## GIVEN INFORMATION
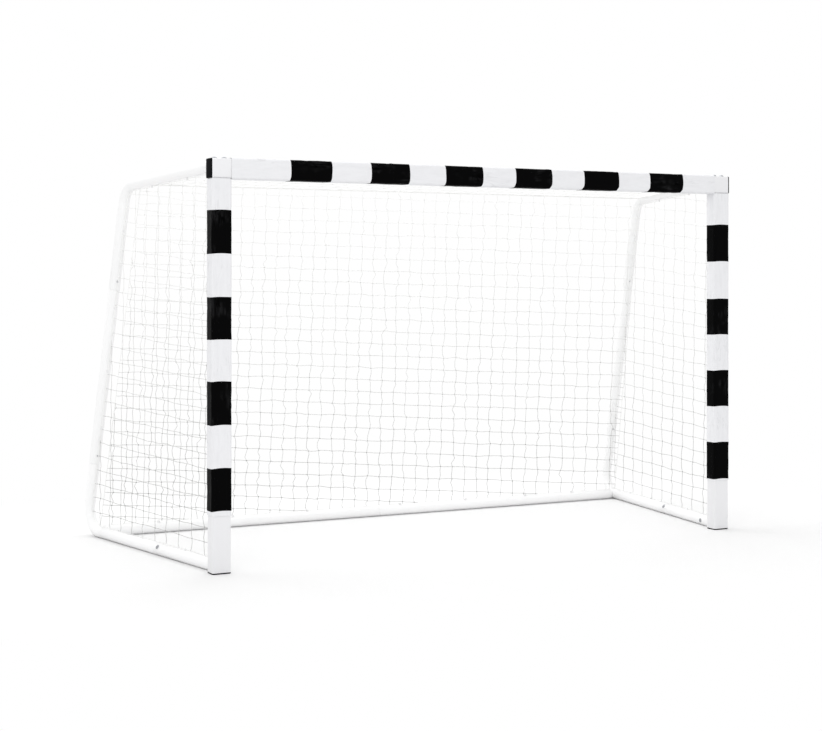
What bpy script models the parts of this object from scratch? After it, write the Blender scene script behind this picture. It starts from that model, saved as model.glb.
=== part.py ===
"""Portable soccer goal: rectangular front frame, splayed round-tube side frames, rear ground bar and net.

Metres, +Z up, X across the goal, the mouth faces -Y. The origin is at the middle of the footprint.
"""

import math

import bmesh
import bpy
from mathutils import Matrix, Vector
from mathutils.geometry import delaunay_2d_cdt

# Overall sizes
WIDTH = 2.600  # over the outer faces of the posts
HEIGHT = 1.680  # ground to the top of the crossbar

# Rectangular profile of posts and crossbar
POST_WIDTH = 0.080
BAR_HEIGHT = 0.080
PROFILE_DEPTH = 0.060
PROFILE_WALL = 0.002
PROFILE_ROUND = 0.006

# Round tube of the side frames and the rear bar
TUBE_R = 0.025
TUBE_WALL = 0.002
TUBE_SIDES = 16
BEND_R = 0.100  # to the middle of the tube
BEND_STEPS = 7

# Side frame, in its own upright plane, measured backwards from the rear face of the post
SPLAY = math.radians(9.1)
TOP_DEPTH = 0.821  # to the upper corner, where the straight tubes would cross
TOP_DROP = 0.046  # fall of the top rail to that corner
GROUND_DEPTH = 1.2245  # to the lower corner

# Places of the tube joints, measured along a tube from the corner it comes from
UPPER_BUTTON = 0.437  # below the upper corner
LOWER_BUTTON = 0.365  # above the lower corner
RAIL_SEAM = 0.175  # in front of the lower corner
MID_SEAM = 0.710
MID_BOLT = 0.747
SPIGOT_BOLT = 0.085  # behind the post
BUTTON_TO_SEAM = 0.040
NECK_LENGTH = 0.080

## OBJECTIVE
Exactly repeat the lines running from the top of the listing to the line bearing "GROUND_DEPTH = 1.2245", both of those lines included, and only them.

## RESULT FOR THIS TASK
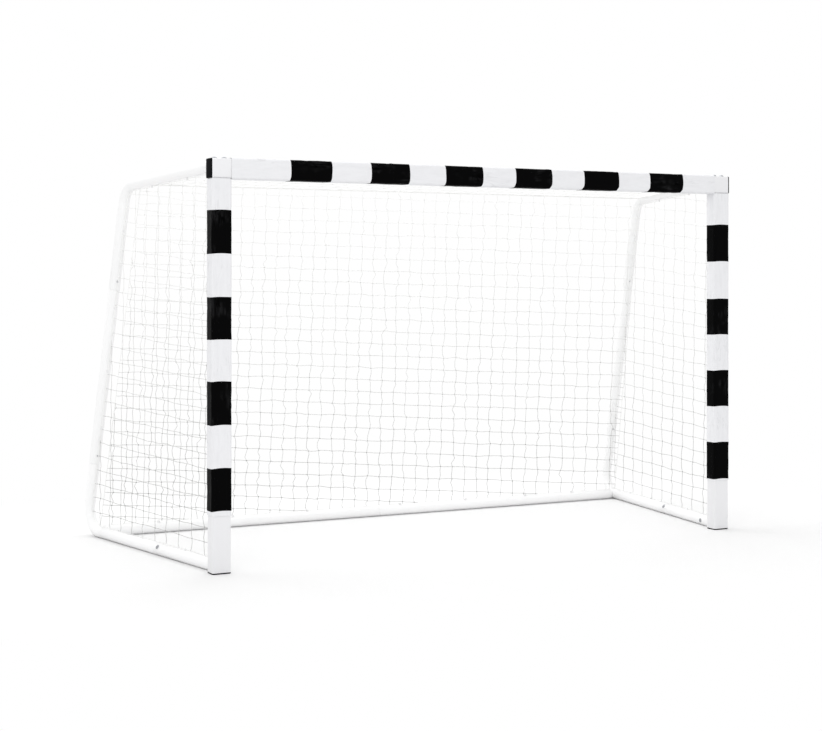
What bpy script models the parts of this object from scratch? After it, write the Blender scene script behind this picture. It starts from that model, saved as model.glb.
=== part.py ===
"""Portable soccer goal: rectangular front frame, splayed round-tube side frames, rear ground bar and net.

Metres, +Z up, X across the goal, the mouth faces -Y. The origin is at the middle of the footprint.
"""

import math

import bmesh
import bpy
from mathutils import Matrix, Vector
from mathutils.geometry import delaunay_2d_cdt

# Overall sizes
WIDTH = 2.600  # over the outer faces of the posts
HEIGHT = 1.680  # ground to the top of the crossbar

# Rectangular profile of posts and crossbar
POST_WIDTH = 0.080
BAR_HEIGHT = 0.080
PROFILE_DEPTH = 0.060
PROFILE_WALL = 0.002
PROFILE_ROUND = 0.006

# Round tube of the side frames and the rear bar
TUBE_R = 0.025
TUBE_WALL = 0.002
TUBE_SIDES = 16
BEND_R = 0.100  # to the middle of the tube
BEND_STEPS = 7

# Side frame, in its own upright plane, measured backwards from the rear face of the post
SPLAY = math.radians(9.1)
TOP_DEPTH = 0.821  # to the upper corner, where the straight tubes would cross
TOP_DROP = 0.046  # fall of the top rail to that corner
GROUND_DEPTH = 1.2245  # to the lower corner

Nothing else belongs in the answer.